» **TASK DIRECTIONS**
Print the listing below from its opening line through the line holding "const RIGHT_EDGE = [-0.8, -0.6, 1.1, 8.0, 7.0, 3.0, 0.5];", both ends included.

» **SUPPLIED DATA**
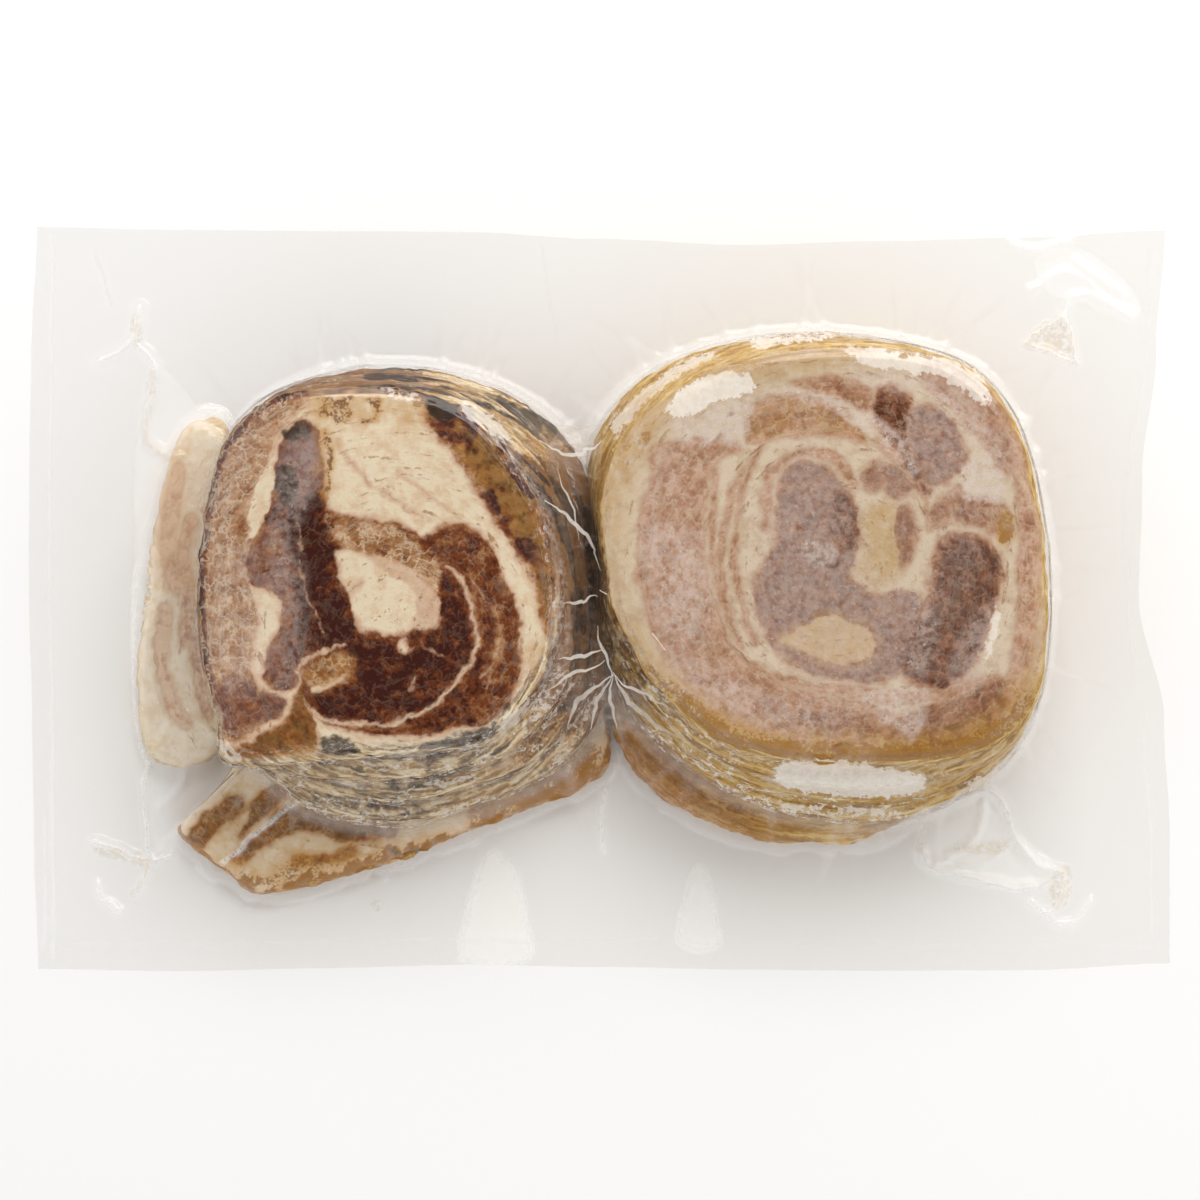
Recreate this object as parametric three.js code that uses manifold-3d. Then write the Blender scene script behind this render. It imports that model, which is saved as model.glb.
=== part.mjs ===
// A clear vacuum pouch of sliced rolled pork, lying flat.
//
// Two stacks of round slices lie side by side in the pouch. The lowest slice of
// the right stack and two loose slices under the left one stick out from below.
// The pouch is drawn tight over the meat by the vacuum, so pouch and contents
// are one body here: a thin wavy flange all round, two stepped stacks, three
// low slices, the film gathered between the stacks and the creases at the
// pouch's corners.
//
// Millimetres, +Z up. The pouch's length runs along X and its width along Y.
// The origin is at the middle of the pouch, on the surface that it lies on.

import * as THREE from 'three';
import { mergeVertices } from 'three/addons/utils/BufferGeometryUtils.js';
import Module from 'manifold-3d';

// ---- pouch
const POUCH_LENGTH = 300;
const POUCH_WIDTH = 196;
const FILM = 0.8; // thickness of the two films of the flange, with what lies between
const FLANGE_CLEARANCE = 0.3; // lowest the flange comes to the table
const FLANGE_CELLS_LONG = 26;
const FLANGE_CELLS_WIDE = 17;

// How far each edge of the pouch is drawn in (positive) or pushed out, at even
// steps: the long edges from left to right, the short ones from bottom to top.
const FAR_EDGE = [-0.6, 0.2, 0.5, 0.7, 2.6, 4.2, 3.1, 2.1, 0.2];
const NEAR_EDGE = [0.5, 0, 0.7, 1.5, 1.0, 0.4, 0, 0, 1.8];
const LEFT_EDGE = [1.6, 0.5, -0.3, -1.1, -0.8, -0.3, 1.1];
const RIGHT_EDGE = [-0.8, -0.6, 1.1, 8.0, 7.0, 3.0, 0.5];

// ---- meat
const SLICE = 8.4; // thickness of one slice
const LEVELS = 5; // slices in each stack, the low ones at the foot included
const TOP = SLICE * LEVELS;
const GROOVE = 1.3; // how far the film sinks in between two slices
const TUCK = 0.8; // how far the film leans in under an overhanging slice
const SKIRT = 7; // width of the film's curve from a stack's side to the flange
const SKIRT_RISE = 1.5;
const FACE_RELIEF = 0.5; // unevenness of the cut faces
const STACK_SIDES = 44;
const LOW_SIDES = 32;

// Outlines of the slices as they lie, each a closed smooth curve.
const LEFT_STACK = {
  centre: [-54, 4],
  top: [
    [-103, -10], [-102, 15], [-97.5, 38], [-84, 52], [-62, 55.5], [-37, 51], [-19, 33],
    [-10, 10], [-11, -13], [-22, -31], [-33, -38], [-66, -41], [-94, -42.5], [-98, -30],
  ],
  foot: [
    [-101, -10], [-100, 16], [-92, 48], [-68, 60], [-42, 60], [-18, 50.5], [-3, 32],
    [1, 0], [1, -27], [-10, -43], [-32, -54], [-53, -59], [-79, -53], [-96, -32],
  ],
};
const RIGHT_STACK = {
  centre: [57, 8],
  top: [
    [1, 5], [0.5, 30], [13, 50.5], [36, 62], [66, 65.5], [92, 60.5], [108, 41], [114, 8],
    [112, -24], [96, -40], [64, -42.5], [34, -38.5], [14, -23], [4, -6],
  ],
  foot: [
    [-1, 8], [-3, 38], [12, 58.5], [42, 69], [78, 67.5], [104, 55], [116, 21], [116.5, -15],
    [107, -41], [80, -57], [44, -54], [15, -37], [1, -14],
  ],
};

// The slices that lie loose at the foot: outline, and the height of their upper
// side at the outer edge.
const LOW_SLICES = [
  {
    centre: [50, -9],
    height: SLICE,
    outline: [
      [-4, -8], [1, -27], [11, -47], [31, -60], [53, -64], [72, -62.5], [87, -54], [100, -30],
      [100, 10], [50, 45], [5, 25],
    ],
  },
  {
    centre: [-58, -34],
    height: SLICE,
    outline: [
      [-111, -60.5], [-99, -71.5], [-86, -77.5], [-53, -68], [-21, -55.5], [-3, -49], [3, -38],
      [-6, -12], [-50, 0], [-90, -30],
    ],
  },
  {
    centre: [-92, 0],
    height: SLICE - 1.2,
    outline: [
      [-119, -40], [-122, -20], [-120, 0], [-117, 24], [-110, 45], [-95, 46], [-60, 20],
      [-60, -20], [-80, -44], [-104, -44],
    ],
  },
];

// ---- film pulled away from the meat
// Each crease is a low ridge of film: its line, its height and half its width.
const CREASE_HEIGHT = 3.2;
const CREASE_HALF_WIDTH = 2.4;
const CREASES = [
  // far left corner, beside the loose slice
  { line: [[-117, 61], [-120, 48], [-110, 39]], rise: 1.3 },
  { line: [[-128, 78], [-124, 66], [-117, 61]], rise: 0.7 },
  // near left corner, a star of folds
  { line: [[-131, -66], [-119, -69], [-108, -66]], rise: 1.0 },
  { line: [[-122, -77], [-119, -69], [-118, -42]], rise: 1.2 },
  { line: [[-119, -42], [-111, -29], [-102, -36]], rise: 1.4 },
  // near right corner, a tent of film from the stack towards the corner
  { line: [[88, -52], [107, -52], [122, -75]], rise: 1.6 },
  { line: [[84, -68], [105, -78], [122, -75]], rise: 1.2 },
  // far right corner
  { line: [[112, 67], [122, 76], [126, 63]], rise: 0.9 },
];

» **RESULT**
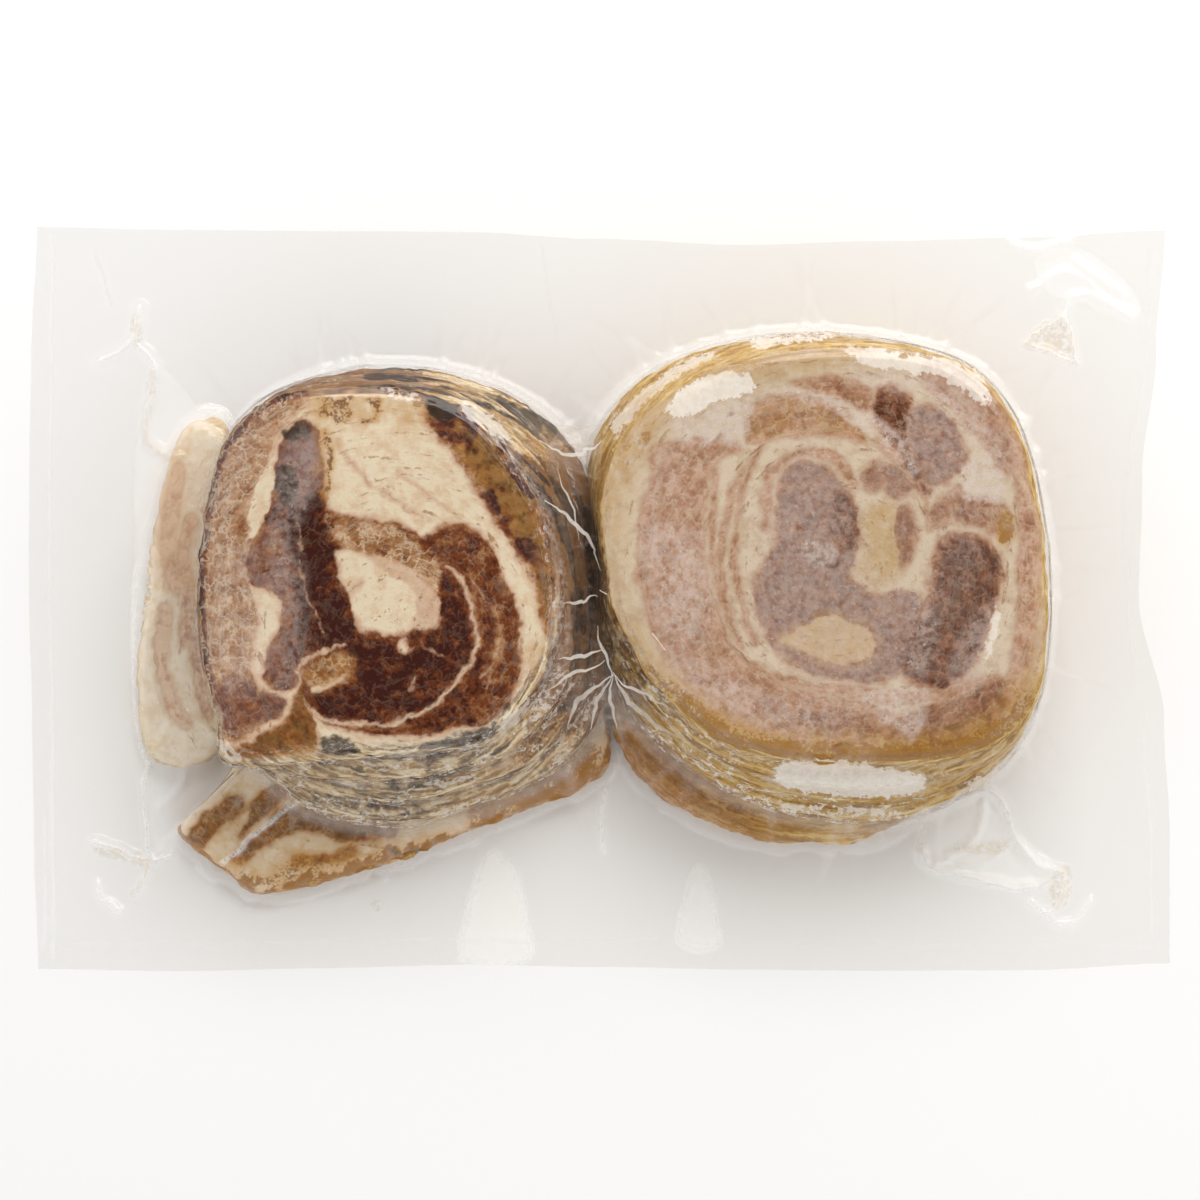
Recreate this object as parametric three.js code that uses manifold-3d. Then write the Blender scene script behind this render. It imports that model, which is saved as model.glb.
=== part.mjs ===
// A clear vacuum pouch of sliced rolled pork, lying flat.
//
// Two stacks of round slices lie side by side in the pouch. The lowest slice of
// the right stack and two loose slices under the left one stick out from below.
// The pouch is drawn tight over the meat by the vacuum, so pouch and contents
// are one body here: a thin wavy flange all round, two stepped stacks, three
// low slices, the film gathered between the stacks and the creases at the
// pouch's corners.
//
// Millimetres, +Z up. The pouch's length runs along X and its width along Y.
// The origin is at the middle of the pouch, on the surface that it lies on.

import * as THREE from 'three';
import { mergeVertices } from 'three/addons/utils/BufferGeometryUtils.js';
import Module from 'manifold-3d';

// ---- pouch
const POUCH_LENGTH = 300;
const POUCH_WIDTH = 196;
const FILM = 0.8; // thickness of the two films of the flange, with what lies between
const FLANGE_CLEARANCE = 0.3; // lowest the flange comes to the table
const FLANGE_CELLS_LONG = 26;
const FLANGE_CELLS_WIDE = 17;

// How far each edge of the pouch is drawn in (positive) or pushed out, at even
// steps: the long edges from left to right, the short ones from bottom to top.
const FAR_EDGE = [-0.6, 0.2, 0.5, 0.7, 2.6, 4.2, 3.1, 2.1, 0.2];
const NEAR_EDGE = [0.5, 0, 0.7, 1.5, 1.0, 0.4, 0, 0, 1.8];
const LEFT_EDGE = [1.6, 0.5, -0.3, -1.1, -0.8, -0.3, 1.1];
const RIGHT_EDGE = [-0.8, -0.6, 1.1, 8.0, 7.0, 3.0, 0.5];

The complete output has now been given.